_Written task_
From the line containing "t_housing();" through the line containing "obj.parent = None", retype each line exactly; include both end lines and nothing beyond them.

* begin Materials provided *

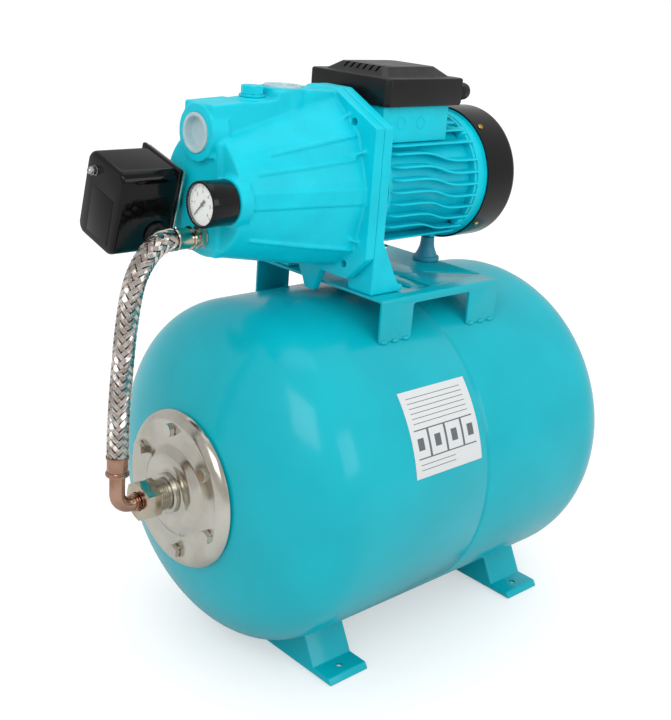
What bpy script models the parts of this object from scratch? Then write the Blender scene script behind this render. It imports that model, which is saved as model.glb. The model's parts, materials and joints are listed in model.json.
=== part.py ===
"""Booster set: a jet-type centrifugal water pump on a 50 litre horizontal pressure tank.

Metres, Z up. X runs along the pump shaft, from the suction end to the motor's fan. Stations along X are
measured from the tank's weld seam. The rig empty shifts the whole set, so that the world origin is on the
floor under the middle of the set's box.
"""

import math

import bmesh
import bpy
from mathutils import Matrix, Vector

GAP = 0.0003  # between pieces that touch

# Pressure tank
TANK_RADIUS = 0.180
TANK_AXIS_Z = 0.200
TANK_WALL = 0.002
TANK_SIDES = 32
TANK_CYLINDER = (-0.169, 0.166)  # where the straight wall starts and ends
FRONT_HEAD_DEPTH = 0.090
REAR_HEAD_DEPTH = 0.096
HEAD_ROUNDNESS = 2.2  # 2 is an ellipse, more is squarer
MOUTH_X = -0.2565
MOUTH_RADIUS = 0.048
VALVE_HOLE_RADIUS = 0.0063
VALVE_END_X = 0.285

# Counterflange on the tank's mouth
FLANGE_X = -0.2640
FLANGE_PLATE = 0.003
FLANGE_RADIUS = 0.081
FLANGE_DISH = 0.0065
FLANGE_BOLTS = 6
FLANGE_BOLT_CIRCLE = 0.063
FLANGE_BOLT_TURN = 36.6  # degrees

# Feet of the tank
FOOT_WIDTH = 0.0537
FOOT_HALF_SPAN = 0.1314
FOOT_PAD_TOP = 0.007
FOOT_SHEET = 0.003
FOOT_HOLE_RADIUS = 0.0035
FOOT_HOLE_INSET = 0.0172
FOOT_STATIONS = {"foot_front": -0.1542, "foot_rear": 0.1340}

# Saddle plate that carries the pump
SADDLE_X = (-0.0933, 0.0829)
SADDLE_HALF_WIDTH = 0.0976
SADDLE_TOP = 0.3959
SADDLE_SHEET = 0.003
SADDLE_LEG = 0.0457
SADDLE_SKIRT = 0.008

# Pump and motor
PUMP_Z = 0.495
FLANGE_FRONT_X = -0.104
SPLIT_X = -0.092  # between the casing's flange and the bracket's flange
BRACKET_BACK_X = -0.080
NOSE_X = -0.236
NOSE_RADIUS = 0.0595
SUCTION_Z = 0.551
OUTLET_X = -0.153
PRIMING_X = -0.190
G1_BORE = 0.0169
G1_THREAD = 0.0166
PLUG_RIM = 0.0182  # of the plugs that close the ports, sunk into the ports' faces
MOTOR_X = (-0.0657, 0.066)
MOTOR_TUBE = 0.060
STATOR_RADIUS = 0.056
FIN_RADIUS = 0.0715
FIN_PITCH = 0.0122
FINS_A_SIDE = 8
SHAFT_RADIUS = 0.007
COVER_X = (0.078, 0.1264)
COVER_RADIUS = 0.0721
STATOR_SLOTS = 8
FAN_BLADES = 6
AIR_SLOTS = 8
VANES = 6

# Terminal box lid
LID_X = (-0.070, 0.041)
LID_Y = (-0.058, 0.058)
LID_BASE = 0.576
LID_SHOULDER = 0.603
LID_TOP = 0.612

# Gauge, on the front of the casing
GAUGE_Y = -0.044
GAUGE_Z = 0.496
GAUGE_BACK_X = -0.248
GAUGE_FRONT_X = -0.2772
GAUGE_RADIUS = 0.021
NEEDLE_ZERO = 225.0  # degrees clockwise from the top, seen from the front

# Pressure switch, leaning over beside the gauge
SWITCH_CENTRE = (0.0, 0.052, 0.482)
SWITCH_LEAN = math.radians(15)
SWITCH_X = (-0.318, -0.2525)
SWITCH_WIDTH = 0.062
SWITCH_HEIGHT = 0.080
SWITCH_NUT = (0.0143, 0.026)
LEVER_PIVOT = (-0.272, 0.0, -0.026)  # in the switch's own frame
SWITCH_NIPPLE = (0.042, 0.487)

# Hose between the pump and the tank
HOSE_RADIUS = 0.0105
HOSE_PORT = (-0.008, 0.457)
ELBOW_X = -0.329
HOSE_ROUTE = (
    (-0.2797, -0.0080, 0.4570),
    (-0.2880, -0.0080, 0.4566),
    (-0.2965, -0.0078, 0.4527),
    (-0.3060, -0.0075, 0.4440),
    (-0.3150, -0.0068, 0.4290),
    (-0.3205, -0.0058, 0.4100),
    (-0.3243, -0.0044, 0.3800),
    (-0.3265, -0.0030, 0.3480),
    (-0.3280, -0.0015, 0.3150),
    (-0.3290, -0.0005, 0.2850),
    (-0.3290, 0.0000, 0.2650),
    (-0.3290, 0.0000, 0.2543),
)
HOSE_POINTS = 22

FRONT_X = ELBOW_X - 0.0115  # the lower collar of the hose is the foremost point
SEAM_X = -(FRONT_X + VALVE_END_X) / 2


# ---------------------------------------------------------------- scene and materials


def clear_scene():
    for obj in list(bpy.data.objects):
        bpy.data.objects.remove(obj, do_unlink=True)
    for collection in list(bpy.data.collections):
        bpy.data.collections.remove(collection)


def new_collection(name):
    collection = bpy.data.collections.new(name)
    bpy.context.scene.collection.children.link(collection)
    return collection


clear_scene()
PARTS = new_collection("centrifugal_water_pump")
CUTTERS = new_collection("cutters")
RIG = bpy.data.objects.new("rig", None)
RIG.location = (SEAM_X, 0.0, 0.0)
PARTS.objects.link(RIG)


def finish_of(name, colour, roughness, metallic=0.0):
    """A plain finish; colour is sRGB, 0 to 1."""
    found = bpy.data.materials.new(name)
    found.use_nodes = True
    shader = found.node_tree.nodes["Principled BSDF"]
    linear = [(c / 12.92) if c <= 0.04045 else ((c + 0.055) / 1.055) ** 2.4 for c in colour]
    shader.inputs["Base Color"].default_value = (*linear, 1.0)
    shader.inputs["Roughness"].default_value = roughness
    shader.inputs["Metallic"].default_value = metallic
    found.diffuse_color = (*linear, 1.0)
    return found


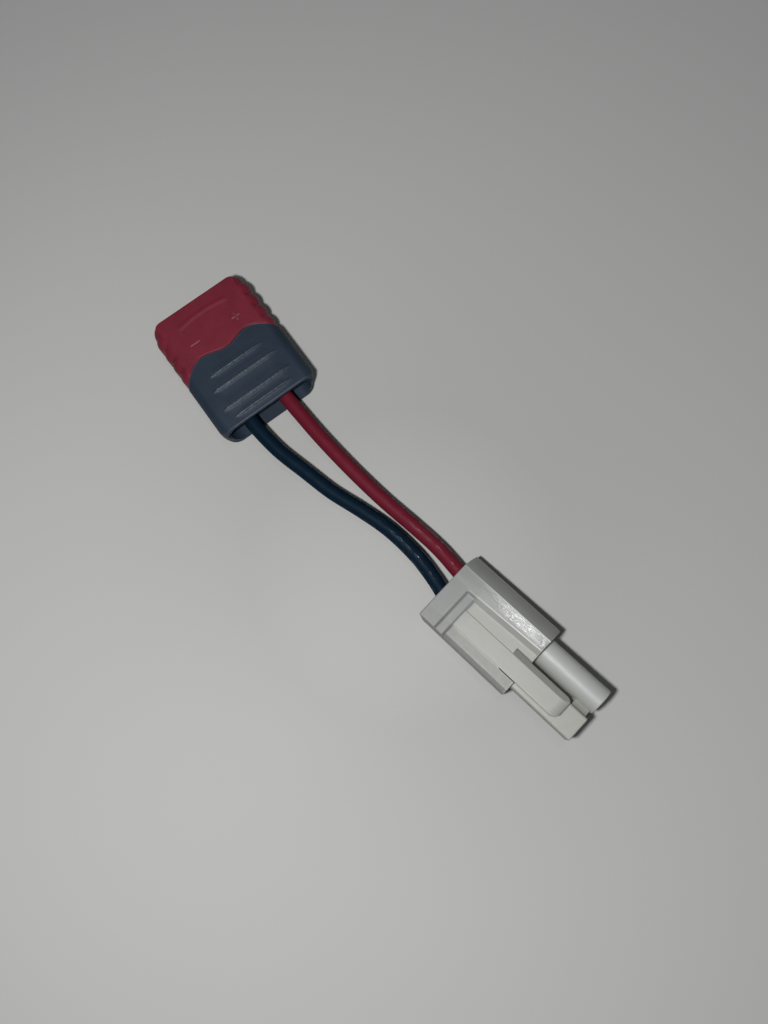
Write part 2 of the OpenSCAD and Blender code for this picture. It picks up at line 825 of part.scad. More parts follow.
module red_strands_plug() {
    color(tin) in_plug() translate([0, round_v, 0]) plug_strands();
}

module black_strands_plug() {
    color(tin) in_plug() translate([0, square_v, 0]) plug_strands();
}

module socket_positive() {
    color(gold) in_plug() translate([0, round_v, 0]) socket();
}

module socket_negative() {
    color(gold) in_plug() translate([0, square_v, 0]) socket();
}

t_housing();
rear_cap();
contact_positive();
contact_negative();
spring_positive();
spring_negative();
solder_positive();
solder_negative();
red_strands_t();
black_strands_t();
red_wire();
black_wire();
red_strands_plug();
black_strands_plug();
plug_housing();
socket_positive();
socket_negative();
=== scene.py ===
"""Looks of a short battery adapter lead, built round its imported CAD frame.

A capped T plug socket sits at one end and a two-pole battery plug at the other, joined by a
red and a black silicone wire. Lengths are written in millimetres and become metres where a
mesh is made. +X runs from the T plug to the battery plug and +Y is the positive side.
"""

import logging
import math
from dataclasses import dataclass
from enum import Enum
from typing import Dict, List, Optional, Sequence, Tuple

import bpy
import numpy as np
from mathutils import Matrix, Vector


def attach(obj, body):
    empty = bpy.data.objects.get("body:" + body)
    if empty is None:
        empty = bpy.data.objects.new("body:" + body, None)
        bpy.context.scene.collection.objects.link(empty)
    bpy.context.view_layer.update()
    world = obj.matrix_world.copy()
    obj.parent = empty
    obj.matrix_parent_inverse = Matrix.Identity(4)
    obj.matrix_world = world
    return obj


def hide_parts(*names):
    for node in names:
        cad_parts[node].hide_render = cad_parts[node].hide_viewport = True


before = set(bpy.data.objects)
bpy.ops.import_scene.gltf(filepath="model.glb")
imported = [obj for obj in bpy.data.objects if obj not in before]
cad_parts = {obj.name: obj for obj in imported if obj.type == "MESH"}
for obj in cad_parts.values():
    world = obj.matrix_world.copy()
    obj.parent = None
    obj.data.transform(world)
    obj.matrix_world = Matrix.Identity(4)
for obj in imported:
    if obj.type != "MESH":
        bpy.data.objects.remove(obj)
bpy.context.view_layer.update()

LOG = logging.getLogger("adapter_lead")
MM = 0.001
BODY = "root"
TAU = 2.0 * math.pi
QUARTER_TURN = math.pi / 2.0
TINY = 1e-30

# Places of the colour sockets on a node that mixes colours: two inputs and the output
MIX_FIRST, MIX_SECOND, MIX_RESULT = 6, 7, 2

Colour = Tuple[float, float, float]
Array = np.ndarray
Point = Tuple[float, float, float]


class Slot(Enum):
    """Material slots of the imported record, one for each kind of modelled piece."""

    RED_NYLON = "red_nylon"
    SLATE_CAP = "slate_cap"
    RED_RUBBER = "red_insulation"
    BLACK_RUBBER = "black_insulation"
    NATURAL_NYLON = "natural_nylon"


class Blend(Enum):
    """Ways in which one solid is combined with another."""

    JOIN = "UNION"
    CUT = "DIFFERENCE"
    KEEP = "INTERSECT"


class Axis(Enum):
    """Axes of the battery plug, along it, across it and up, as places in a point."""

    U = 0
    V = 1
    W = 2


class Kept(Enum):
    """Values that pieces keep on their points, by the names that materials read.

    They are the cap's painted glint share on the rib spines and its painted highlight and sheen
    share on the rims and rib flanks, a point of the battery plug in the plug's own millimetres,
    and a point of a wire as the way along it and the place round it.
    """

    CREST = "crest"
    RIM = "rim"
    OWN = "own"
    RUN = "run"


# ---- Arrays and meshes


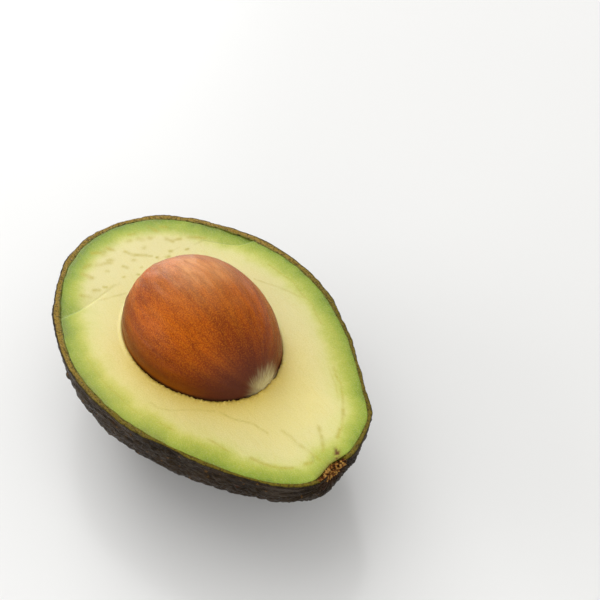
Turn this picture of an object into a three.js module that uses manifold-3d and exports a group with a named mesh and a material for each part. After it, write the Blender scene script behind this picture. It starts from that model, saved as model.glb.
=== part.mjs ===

* end Materials provided *

_Problem solution_
t_housing();
rear_cap();
contact_positive();
contact_negative();
spring_positive();
spring_negative();
solder_positive();
solder_negative();
red_strands_t();
black_strands_t();
red_wire();
black_wire();
red_strands_plug();
black_strands_plug();
plug_housing();
socket_positive();
socket_negative();
=== scene.py ===
"""Looks of a short battery adapter lead, built round its imported CAD frame.

A capped T plug socket sits at one end and a two-pole battery plug at the other, joined by a
red and a black silicone wire. Lengths are written in millimetres and become metres where a
mesh is made. +X runs from the T plug to the battery plug and +Y is the positive side.
"""

import logging
import math
from dataclasses import dataclass
from enum import Enum
from typing import Dict, List, Optional, Sequence, Tuple

import bpy
import numpy as np
from mathutils import Matrix, Vector


def attach(obj, body):
    empty = bpy.data.objects.get("body:" + body)
    if empty is None:
        empty = bpy.data.objects.new("body:" + body, None)
        bpy.context.scene.collection.objects.link(empty)
    bpy.context.view_layer.update()
    world = obj.matrix_world.copy()
    obj.parent = empty
    obj.matrix_parent_inverse = Matrix.Identity(4)
    obj.matrix_world = world
    return obj


def hide_parts(*names):
    for node in names:
        cad_parts[node].hide_render = cad_parts[node].hide_viewport = True


before = set(bpy.data.objects)
bpy.ops.import_scene.gltf(filepath="model.glb")
imported = [obj for obj in bpy.data.objects if obj not in before]
cad_parts = {obj.name: obj for obj in imported if obj.type == "MESH"}
for obj in cad_parts.values():
    world = obj.matrix_world.copy()
    obj.parent = None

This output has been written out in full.